Igliozzi explained that in order to move forward with the easement, those two parcels would have to be made into one entity in perpetuity, for starters. Other concerns revolved around what might happen in the future, and who would be responsible for repairs, etc. for septic pipes under a town road. Those concerns also included the actual dig through a designated portion of the road.

“We don’t know what is underneath there,” said Councilor Walter Steere. “It could be ledge. We don’t know. We hope not. But, I just have a lot of concerns about the bigger picture. I worry about precedents.”

Allowing the easement, he said, might open up the door for similar requests in other parts of the town. Additionally, Steere asked several questions such as, “who does the work?” “who fixes it if there is a problem?” and, “who pays for repairs on a road that is not in the greatest shape to begin?”

“If you have vehicles travelling over it all the time, I don’t know what the impact is on that,” added Steere.

Councilors made the point that once an area is designated for the installation, should they hit ledge or some similar problem, they couldn’t just dig up another portion of the road not designated. Additionally, a straight length of pipe would have to be installed under the roadbed.

“It’s going to be a straight line across the road,” said Igliozzi. “Once they pick the spot, whatever is there, they are going to have to excavate at whatever cost that is going to be. They just can’t change the site.”

Director of Public Works Director Gary Treml suggested requiring not one, but two pipes be installed to avoid digging up the road in the future, should there be a problem. Lavengood agreed to do that, along with whatever other requirements were needed to be done in order to allow the project to move forward. When asked if she knew what a challenge it would be to build a house on the property when she purchased it, she said, “no.”

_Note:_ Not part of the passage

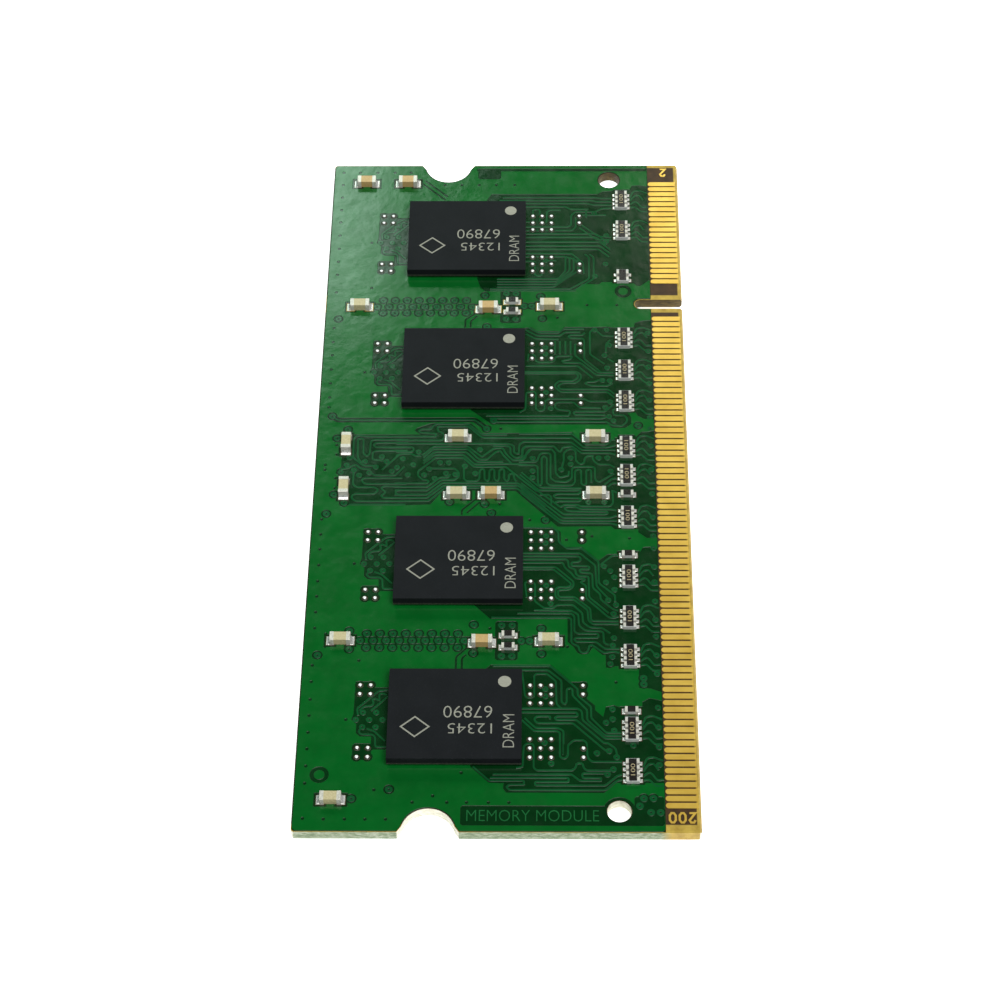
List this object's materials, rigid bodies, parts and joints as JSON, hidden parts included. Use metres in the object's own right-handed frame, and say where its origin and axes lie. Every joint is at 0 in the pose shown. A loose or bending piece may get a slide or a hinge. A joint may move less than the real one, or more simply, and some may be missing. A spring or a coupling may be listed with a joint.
{
  "type": "ram module",
  "caption": "Small-outline laptop memory module: notched green circuit board with a keyed row of gold edge contacts, black memory packages, chip capacitors and resistor arrays.",
  "frame": {"origin": "middle of the contact edge, half-way through the laminate", "axes": "+X along the board towards the end nearer the key slot, +Y across the board away from the contact edge, +Z out of the even-numbered contact face"},
  "size_m": [0.0676, 0.03, 0.0032],
  "materials": {
    "laminate": "glass-epoxy laminate, satin, woven glass showing at cut edges",
    "solder_mask": "green liquid solder mask, semi-gloss",
    "copper": "copper foil",
    "gold": "electroplated gold, bright",
    "mould": "black epoxy moulding compound, fine matt",
    "substrate": "dark package substrate, sawn edges",
    "silicon": "polished silicon",
    "ceramic_amber": "amber capacitor ceramic, fired",
    "ceramic_pale": "pale beige capacitor ceramic, fired",
    "alumina": "white alumina",
    "overcoat": "black glass overcoat",
    "solder": "reflowed tin solder, bright"
  },
  "bodies": {
    "root": {"board_laminate": "laminate", "capacitor_bodies_amber_even": "silicon", "capacitor_bodies_odd": "silicon", "capacitor_bodies_pale_even": "silicon", "capacitor_terminals_even": "solder", "capacitor_terminals_odd": "solder", "copper_lands_even": "copper", "copper_lands_odd": "copper", "edge_contacts_even": "gold", "edge_contacts_odd": "gold", "eeprom_case": "mould", "eeprom_die": "silicon", "eeprom_leads": "solder", "eeprom_paddle": "solder", "inner_ground_plane": "copper", "inner_power_plane": "copper", "memory_chip_1_balls": "solder", "memory_chip_1_mould": "mould", "memory_chip_1_substrate": "substrate", "memory_chip_2_balls": "solder", "memory_chip_2_mould": "mould", "memory_chip_2_substrate": "substrate", "memory_chip_3_balls": "solder", "memory_chip_3_mould": "mould", "memory_chip_3_substrate": "substrate", "memory_chip_4_balls": "solder", "memory_chip_4_mould": "mould", "memory_chip_4_substrate": "substrate", "memory_chip_5_balls": "solder", "memory_chip_5_mould": "mould", "memory_chip_5_substrate": "substrate", "memory_chip_6_balls": "solder", "memory_chip_6_mould": "mould", "memory_chip_6_substrate": "substrate", "memory_chip_7_balls": "solder", "memory_chip_7_mould": "mould", "memory_chip_7_substrate": "substrate", "memory_chip_8_balls": "solder", "memory_chip_8_mould": "mould", "memory_chip_8_substrate": "substrate", "memory_dies_even": "silicon", "memory_dies_odd": "silicon", "pin_number_marks_even": "gold", "pin_number_marks_odd": "gold", "resistor_bases_even": "alumina", "resistor_bases_odd": "alumina", "resistor_overcoats_even": "overcoat", "resistor_overcoats_odd": "overcoat", "resistor_terminals_even": "solder", "resistor_terminals_odd": "solder", "solder_joints_even": "solder", "solder_joints_odd": "solder", "solder_mask_even": "solder_mask", "solder_mask_odd": "solder_mask", "spare_land_domes_even": "solder", "spare_land_domes_odd": "solder"}
  },
  "joints": []
}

“It kind of caught me off guard,” she responded. “I figured it would be a challenge.”

“If I were to be in favor of this moving forward, I would really want sort of an ironclad agreement,” said Arnold. “We’re not here not to help people, but we can’t set a bad precedent moving forward.”

Igliozzi explained to Raimondi and Lavengood that not one, but several easements were needed to move forward. Raimondi asked if there could be a temporary approval granted in the meantime.

“An easement is a recordable document,” replied Igliozzi. “You don’t have that. The council can’t just vote to grant an easement in the air. There is no document.”

“I think everyone is trying to find a responsible path forward here with the town’s best interests in mind,” added Arnold. “I would be open to seeing a document with specific stipulations, but until there is something like that in front of us…”

Once the legal papers were drawn up and presented to the council, said Igliozzi, then decisions could be made. He told Raimondi and Lavengood to have their lawyer create the legal documents necessary for the council to review and, possibly, approve to move forward at a future meeting.

“We can review it, and if they are satisfied, they will have something to vote on,” said Igliozzi.